Soe Win was born in 1960. He joined the 22nd intake of the Defense Services Academy in 1976, and served in various positions including commander of Light Infantry Battalion 379 in Minbya in northern Rakhine from 1981 to 2001. He became a tactical commander at North-Western Command in 2003, the commander of the 10th Military Operations Command in 2005, and the commandant of the combat training school (Ba Htoo) in 2006. He was appointed the commander of Northern Command in 2008. In 2010, he was brought back to Naypyitaw as the chief of the Bureau of Special Operations and promoted to lieutenant general. He became the deputy military chief in March 2011.
Will Soe Win become military chief?
Min Aung Hlaing’s presidential dream is an open secret. If he were to take the presidency, he would only leave someone he can trust as the military chief. There is no one else except Soe Win.

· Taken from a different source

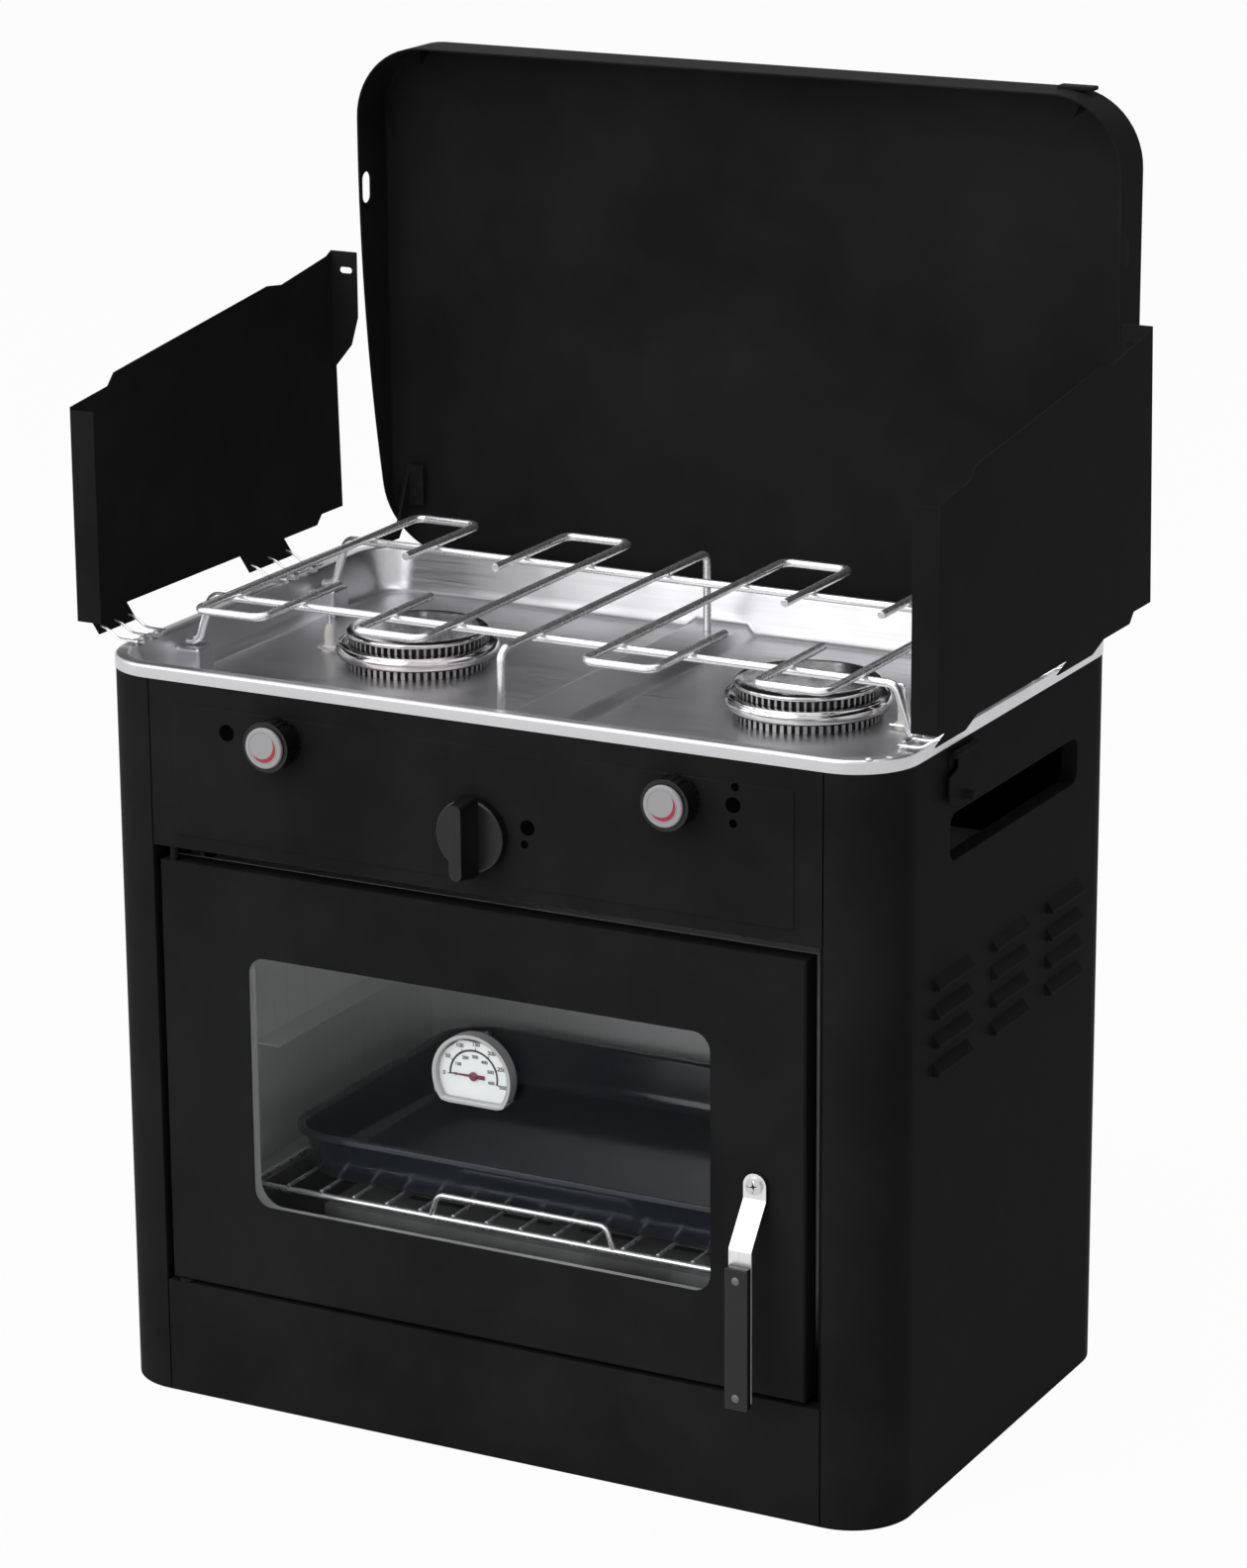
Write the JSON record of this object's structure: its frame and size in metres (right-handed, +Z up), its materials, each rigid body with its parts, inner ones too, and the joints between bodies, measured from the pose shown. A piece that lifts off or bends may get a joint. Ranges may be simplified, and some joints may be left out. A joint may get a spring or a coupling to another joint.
{
  "type": "camping stove with oven",
  "caption": "Two-burner gas camping hob on a small oven with a glazed door, hinged lid, folding windshields and wire pan support.",
  "frame": {"origin": "middle of the underside of the base panel, where the stove stands", "axes": "+X to the right seen from the front, -Y out of the front, +Z up"},
  "size_m": [0.561, 0.3853, 0.7825],
  "materials": {
    "black_paint": "satin",
    "tray_steel": "satin",
    "burner_steel": "satin",
    "liner_steel": "satin",
    "plated_wire": "polished",
    "brass": "satin",
    "aluminium": "satin",
    "enamel": "gloss",
    "window_glass": "polished",
    "gasket": "matte",
    "ceramic": "gloss",
    "black_plastic": "matte",
    "dial_white": "gloss",
    "red_plastic": "gloss"
  },
  "bodies": {
    "cabinet": {"base_panel": "black_paint", "left_side_panel": "black_paint", "right_side_panel": "black_paint", "back_panel": "black_paint", "control_panel": "black_paint", "lower_front_panel": "black_paint", "catch_brackets": "black_paint", "hob_tray": "tray_steel", "left_burner_body": "burner_steel", "right_burner_body": "burner_steel", "left_burner_ring": "burner_steel", "right_burner_ring": "burner_steel", "left_burner_cap": "burner_steel", "right_burner_cap": "burner_steel", "spark_ceramics": "ceramic", "spark_wires": "plated_wire", "left_hob_valve": "brass", "right_hob_valve": "brass", "oven_valve": "brass", "gas_rail": "tray_steel", "gas_inlet": "brass", "oven_pipe": "aluminium", "oven_burner": "tray_steel", "oven_liner": "liner_steel", "liner_bearers": "liner_steel", "rack_rails": "liner_steel", "heat_spreader": "liner_steel", "lid_hinge_ears": "black_paint", "left_windshield_saddles": "tray_steel", "right_windshield_saddles": "tray_steel"},
    "lid": {"lid_shell": "black_paint", "lid_hinge_arms": "black_paint"},
    "left_shield": {"left_windshield": "black_paint", "left_windshield_clips": "plated_wire"},
    "right_shield": {"right_windshield": "black_paint", "right_windshield_clips": "plated_wire"},
    "left_catch": {"left_lid_catch": "black_paint"},
    "right_catch": {"right_lid_catch": "black_paint"},
    "door": {"door_outer_panel": "black_paint", "door_inner_panel": "liner_steel", "door_glass": "window_glass", "glass_gasket": "gasket", "door_hinge_pins": "plated_wire", "thermometer_case": "tray_steel", "thermometer_dial": "dial_white", "thermometer_lens": "window_glass"},
    "latch": {"latch_strip": "tray_steel", "latch_grip": "black_plastic", "latch_spindle": "tray_steel"},
    "needle": {"thermometer_needle": "red_plastic"},
    "rack": {"oven_rack": "plated_wire"},
    "pan": {"roasting_pan": "enamel"},
    "support": {"pan_support": "plated_wire", "left_support_loops": "plated_wire", "right_support_loops": "plated_wire"},
    "left_knob": {"left_hob_knob": "black_plastic", "left_knob_cap": "dial_white"},
    "right_knob": {"right_hob_knob": "black_plastic", "right_knob_cap": "dial_white"},
    "oven_control": {"oven_knob": "black_plastic"}
  },
  "joints": [
    {"name": "lid_hinge", "type": "hinge", "parent": "cabinet", "child": "lid", "pos_m": [0, 0.1521, 0.4649], "axis": [-1, 0, 0], "range_deg": [-90, 0]},
    {"name": "left_shield_fold", "type": "hinge", "parent": "cabinet", "child": "left_shield", "pos_m": [-0.25, 0, 0.4612], "axis": [0, -1, 0], "range_deg": [-90, 0]},
    {"name": "right_shield_fold", "type": "hinge", "parent": "cabinet", "child": "right_shield", "pos_m": [0.25, 0, 0.4612], "axis": [0, 1, 0], "range_deg": [-90, 0]},
    {"name": "left_catch_flip", "type": "hinge", "parent": "cabinet", "child": "left_catch", "pos_m": [-0.2636, -0.0715, 0.446], "axis": [0, -1, 0], "range_deg": [-180, 0]},
    {"name": "right_catch_flip", "type": "hinge", "parent": "cabinet", "child": "right_catch", "pos_m": [0.2636, -0.0715, 0.446], "axis": [0, 1, 0], "range_deg": [-180, 0]},
    {"name": "door_swing", "type": "hinge", "parent": "cabinet", "child": "door", "pos_m": [-0.208, -0.161, 0.2], "axis": [0, 0, -1], "range_deg": [0, 110]},
    {"name": "latch_turn", "type": "hinge", "parent": "door", "child": "latch", "pos_m": [0.18, -0.165, 0.203], "axis": [0, 1, 0], "range_deg": [0, 90]},
    {"name": "needle_turn", "type": "hinge", "parent": "door", "child": "needle", "pos_m": [-0.001, -0.169, 0.2397], "axis": [0, 1, 0], "range_deg": [0, 190]},
    {"name": "rack_slide", "type": "slide", "parent": "cabinet", "child": "rack", "axis": [0, -1, 0], "range_m": [0, 0.08]},
    {"name": "pan_lift", "type": "slide", "parent": "rack", "child": "pan", "axis": [0, 0, 1], "range_m": [0, 0.04]},
    {"name": "support_lift", "type": "slide", "parent": "cabinet", "child": "support", "axis": [0, 0, 1], "range_m": [0, 0.08]},
    {"name": "left_knob_turn", "type": "hinge", "parent": "cabinet", "child": "left_knob", "pos_m": [-0.13, -0.165, 0.424], "axis": [0, 1, 0], "range_deg": [-220, 0]},
    {"name": "right_knob_turn", "type": "hinge", "parent": "cabinet", "child": "right_knob", "pos_m": [0.13, -0.165, 0.424], "axis": [0, 1, 0], "range_deg": [-220, 0]},
    {"name": "oven_knob_turn", "type": "hinge", "parent": "cabinet", "child": "oven_control", "pos_m": [0, -0.165, 0.386], "axis": [0, 1, 0], "range_deg": [-220, 0]}
  ],
  "couplings": [
    {"joint": "rack_slide", "follows": "door_swing", "m_per_rad": 0.041669}
  ]
}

Though Lt-Gen Moe Myint Tun was previously widely tipped to be the next military chief, Min Aung Hlaing would not take Soe Win into the cabinet as vice president, a position that does not have any power, and leave the military to a young and inexperienced general.
The third-most powerful men, chief of general staff (Army, Navy and Air) General Maung Maung Aye and Defense Minister General Mya Tun Oo are from the 25th intake of the Defense Services Academy and neither is likely to become the military chief.
Soe Win has probably foreseen that the military chief position is waiting for him once Min Aung Hlaing steps down, and thus has no reason to want to purge Min Aung Hlaing.
Soe Win has kept a low profile and has made sure he does not appear to be ambitious.
In reality, he is a not only co-conspirator behind the coup and protector of Min Aung Hlaing, but also the key general overseeing the bloody military offensive against EAOs, PDFs and civilians in the country.
So, for those delusional people who have not already done so, it is time to discard any wishful thinking that Soe Win would stage a coup against Min Aung Hlaing, let alone hand power back to the ousted NLD government.